Junior Theresa Diederich met Atherton in high school when they played in the U.S. Youth Soccer Olympic Development Program together. Since then, Diederich and Atherton have remained best friends.

“Her legacy here is her leadership,” Diederich said. “She brings her hard work on and off the field. It’s going to be challenging for me to realize that she’s not going to be there, but it’ll be okay ‘cause I can still call and talk to her. As far as playing on the field, that’s something that’s not going to be replaceable with her energy and her work and skill.”

Bramble said Atherton’s passion and accountability is what makes her so much fun to watch and trust as a player.

“She trains really hard. She’s super competitive,” Bramble said. “She’s good at holding her teammates accountable, at reminding them to do their jobs in the game, on the field and in training, and that’s something we can count on her on a regular basis to do. All of that comes through her passion.”

Atherton only has a few more chances to close out her legacy as her senior season potentially comes to an end. With that, she hopes to finish out the final home game with a bang and hopefully go into the postseason once more.
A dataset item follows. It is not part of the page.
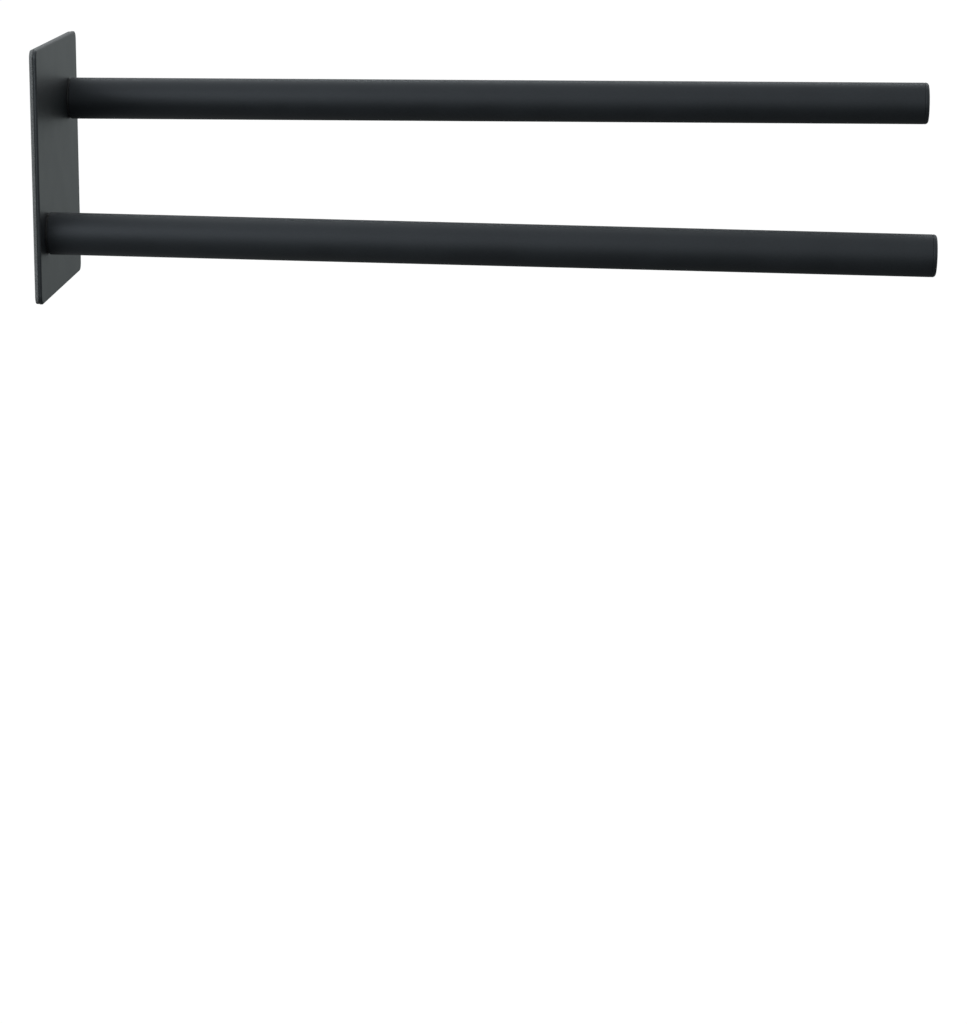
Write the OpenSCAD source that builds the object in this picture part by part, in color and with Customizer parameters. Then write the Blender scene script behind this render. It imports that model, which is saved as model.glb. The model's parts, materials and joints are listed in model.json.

“When I found out I could be a part of making history, I think I made it my mission and my goal to really bring a winning mentality to [the] team,” she said. “I try to go out there every single day and push my teammates to be the best that they can be and myself, and that correlates to the game field.

“It’s hard because we haven’t had all the success we’ve wanted, obviously, but I’ll always look back and remember that my class was able to lay the stepping stones to a very successful program.”